Photogénique, elle perce également sur papier glacé, gagne 5,5 millions de dollars par an grâce à ses contrats et s'est installée à côté d'Anna Wintour lors du défilé Balenziaga lors de la dernière Fashion Week de Paris.
Autre point en sa faveur : elle a des meilleures ennemies. Après sa défaite aux Jeux Olympiques, Navarro s'en était prise à Zheng en des termes inhabituels dans ce milieu d'ordinaire si feutré. "Je lui ai simplement dit que je ne la respectais pas en tant que compétitrice, avait-elle cinglé. Je pense qu’elle aborde les choses de manière assez impitoyable. Cela crée un vestiaire où il n’y a pas beaucoup de camaraderie, donc c’est difficile d’affronter une adversaire comme ça, que je ne respecte vraiment pas". À Cincinnati, la 7ᵉ mondiale a trollé l'Américaine en territoire US avec un sweatshirt édité par Nike sur lequel était écrit la mention "les médailles ne sont pas pour tout le monde".

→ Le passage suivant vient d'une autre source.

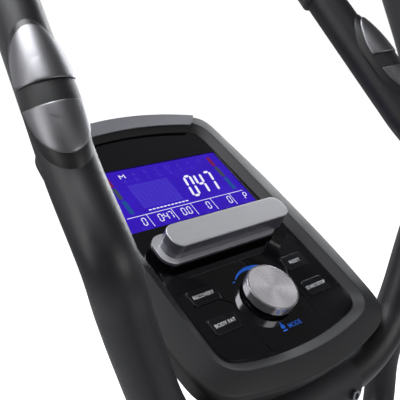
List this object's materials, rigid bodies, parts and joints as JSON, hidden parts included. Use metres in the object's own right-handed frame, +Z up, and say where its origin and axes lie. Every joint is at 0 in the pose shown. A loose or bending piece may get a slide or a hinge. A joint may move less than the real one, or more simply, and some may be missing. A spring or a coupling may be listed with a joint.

Déjà en avril avant de disputer le tournoi de Stuttgart, Marta Kostyuk n'avait pas été tendre avec la Chinoise, même si on avait pu déceler une once de jalousie par rapport à sa finale à Melbourne : "c’est un tournoi beaucoup plus court qu’un tournoi du Grand Chelem, même s’il s’agit d’un tournoi de très haut niveau. Au tennis, c’est très différent chaque jour, chaque tournoi. Je peux jouer un WTA 500 et disputer quatre matchs sur cinq contre des joueuses du top 10, mais Qinwen, cette année en Australie, a atteint la finale sans affronter de joueuse du top 50 ".
Zheng en a vu d'autres et assurément des plus difficiles à encaisser. Journaliste au New York Times, Matt Futterman en septembre 2023 esquissait le parcours de la joueuse qui a touché sa première raquette à 7 ans et rapidement démontré des aptitudes : "presque instantanément, elle s’est retrouvée parmi les meilleurs enfants de son âge dans sa ville natale, Shiyan, une ville plus petite que les autres villes chinoises comptant 1,1 million d’habitants. Elle adorait ce sport et, deux mois plus tard, elle et son père se sont rendus à Wuhan, à quelques heures de route de là et avec une population de plus de 11 millions d’habitants, pour montrer son jeu à un entraîneur plus expérimenté. L’opportunité l’a enthousiasmée et elle a reçu de nombreux compliments. Son père a cependant omis un détail, qu’elle n’a appris qu’après la séance de frappe. Comme elle avait bien joué, elle ne rentrerait pas à la maison avec lui et resterait à Wuhan pour s’entraîner".
Trois ans plus tard, elle est allée à Pekin pour s'entraîner sous les ordres de Carlos Rodríguez qui fut l'entraîneur de Li Na. Puis ce fut la même agence de représentation que celle de son idole qui lui a offert l'opportunité de s'installer en Catalogne.
De quoi endurcir son caractère qui a de nouveau été mis à rude épreuve quand Wim Fissette, le coach qui l'a fait entrer dans le Top 25 mondial, a décidé de retourner avec Osaka. Une trahison pour elle qui ne veut plus entendre parler du Belge. C'est donc avec le Catalan Pere Riba que Zheng est devenue une étoile montante de la WTA. Pour le moment, cela lui réussit et sa saison 2024 restera quoiqu'il advienne une réussite.